• Aim
Return the lines exactly as they stand, from the first of the material through the line containing "tablet towards -Y.".

• Data segment
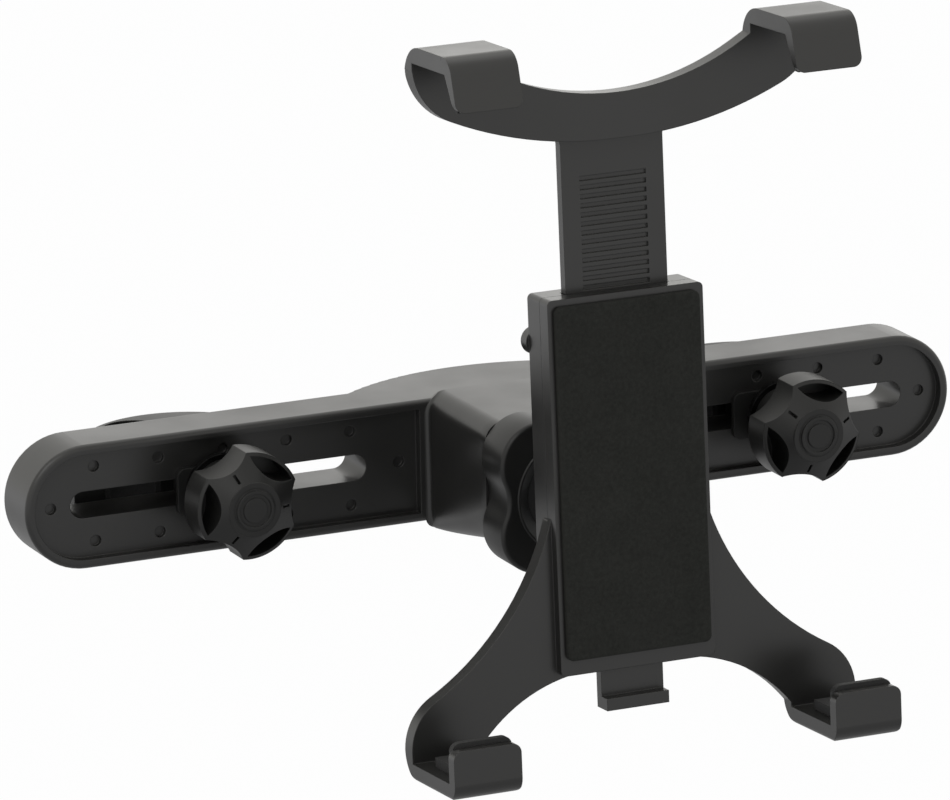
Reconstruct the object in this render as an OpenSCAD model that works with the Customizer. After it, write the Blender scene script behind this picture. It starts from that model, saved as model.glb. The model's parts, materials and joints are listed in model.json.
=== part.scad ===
// Headrest tablet mount: a cross bar clamps to the two posts of a car seat's headrest,
// and a ball joint on its hub carries a cradle whose sprung claws hold a tablet.
// Frame: origin in the middle of the bar's post side, +X along the bar, +Z up, tablet towards -Y.

/* [Cross bar] */
// Length of the bar from tip to tip
bar_length = 250; // [230:1:300]
// Height of the bar
bar_height = 31; // [29:0.5:40]
// Thickness of the bar, front to back
bar_thick = 15.5; // [14:0.5:20]
// Radius of the bar's outer edges
bar_edge = 1.2; // [0.5:0.1:2]
// Width of the rim left round the sunk front faces
rim_width = 2.3; // [1.5:0.1:3.5]
// Depth of the sunk front faces
sink_depth = 2.5; // [1.5:0.1:4]
// Distance from the middle to the start of a sunk face
sink_start = 21; // [20:0.5:26]
// Width of the two long slots
slot_width = 6.7; // [6.6:0.1:8]
// Distance from the middle to a slot's inner end
slot_inner = 34.5; // [30:0.5:40]
// Distance from the bar's tip to a slot's outer end
slot_tip = 12.4; // [11:0.1:20]
// Spacing of the small blind dimples in the sunk faces
dimple_pitch = 16.9; // [14:0.1:20]
// Radius of a dimple
dimple_r = 1.4; // [1:0.1:2]

/* [Hub] */
// How far the hub's curved back stands out behind the bar
bulge_depth = 11.2; // [6:0.1:16]
// Half the width of the curved back
bulge_half = 34; // [30:0.5:40]
// Half the width of the hub where it leaves the bar's front
hub_half = 18.4; // [17:0.1:20]
// Radius of the hub's neck behind the ring nut
neck_r = 17.2; // [16.8:0.1:19]
// Distance from the bar's back to the end of the neck
neck_end = 47.3; // [44:0.1:50]

/* [Ball joint] */
// Radius of the ball
ball_r = 11; // [10.6:0.1:11.2]
// Radius of the stem that leaves the ball
stem_r = 5.2; // [4.5:0.1:5.4]
// Outer radius of the ring nut over its lobes
nut_r = 22.3; // [21.5:0.1:25]
// Length of the ring nut along its axis
nut_length = 11.6; // [10.5:0.1:12.5]
// Number of lobes on the ring nut
nut_lobes = 4; // [3:1:6]

/* [Post clamps] */
// Distance from the hub's curved back to the left bolt as drawn
left_bolt_out = 40; // [17:0.5:60]
// Distance from the hub's curved back to the right bolt as drawn
right_bolt_out = 42.2; // [32:0.1:60]
// How far the right clamp is drawn forward in its slot
right_draw = 3.3; // [0:0.1:5.6]
// Radius of the headrest post that the jaw's lining takes
post_r = 6; // [5:0.1:6.2]
// Thickness of the rubber lining
lining = 1.2; // [0.8:0.1:1.4]
// Height of a jaw
jaw_height = 24; // [18:0.5:28]
// Radius of a knob over its lobes
knob_r = 13.4; // [12.5:0.1:15]
// Thickness of a knob's lobes
knob_thick = 9.3; // [7:0.1:11]
// Length of the boss behind a knob's lobes
knob_boss = 7.4; // [5:0.1:9]
// Height of a knob's cone and cap in front of its lobes
knob_cone = 4.1; // [3.4:0.1:6]
// Width of the rim outside a knob's pockets
knob_web = 0.9; // [0.8:0.1:2]

/* [Cradle] */
// How far the cradle leans back on its ball as drawn, in degrees
cradle_tilt = 3.2; // [-12:0.1:12]
// Distance from the bar's back to the cradle's back
cradle_back = 82.3; // [82:0.1:90]
// Width of the cradle's housing
case_w = 40.8; // [40:0.2:50]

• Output
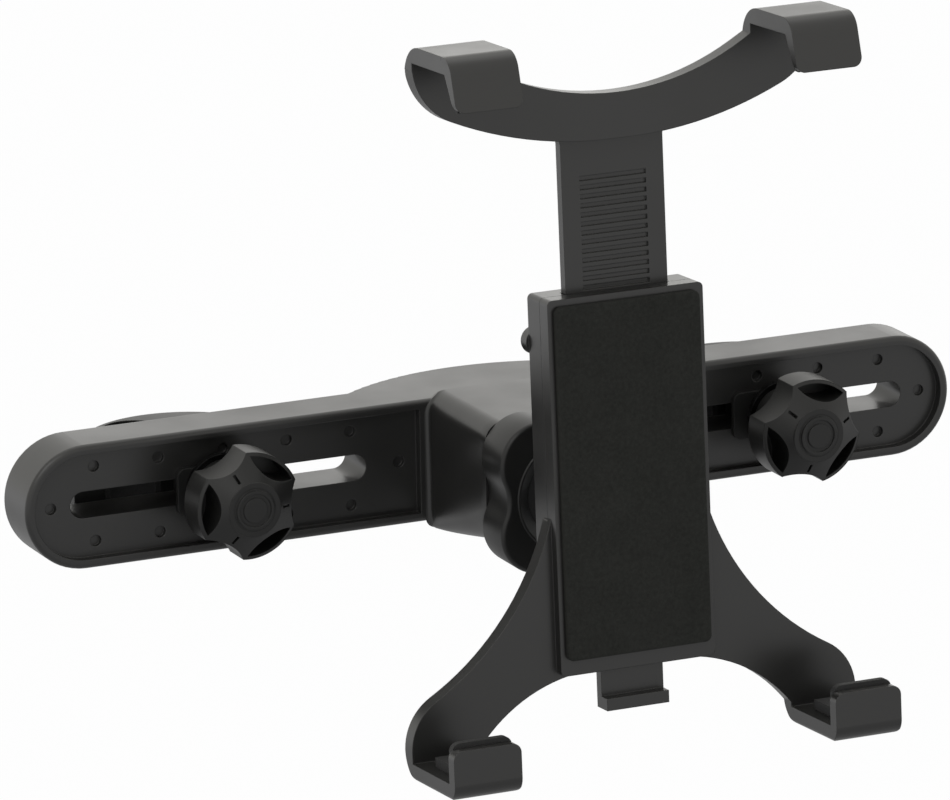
Reconstruct the object in this render as an OpenSCAD model that works with the Customizer. After it, write the Blender scene script behind this picture. It starts from that model, saved as model.glb. The model's parts, materials and joints are listed in model.json.
=== part.scad ===
// Headrest tablet mount: a cross bar clamps to the two posts of a car seat's headrest,
// and a ball joint on its hub carries a cradle whose sprung claws hold a tablet.
// Frame: origin in the middle of the bar's post side, +X along the bar, +Z up, tablet towards -Y.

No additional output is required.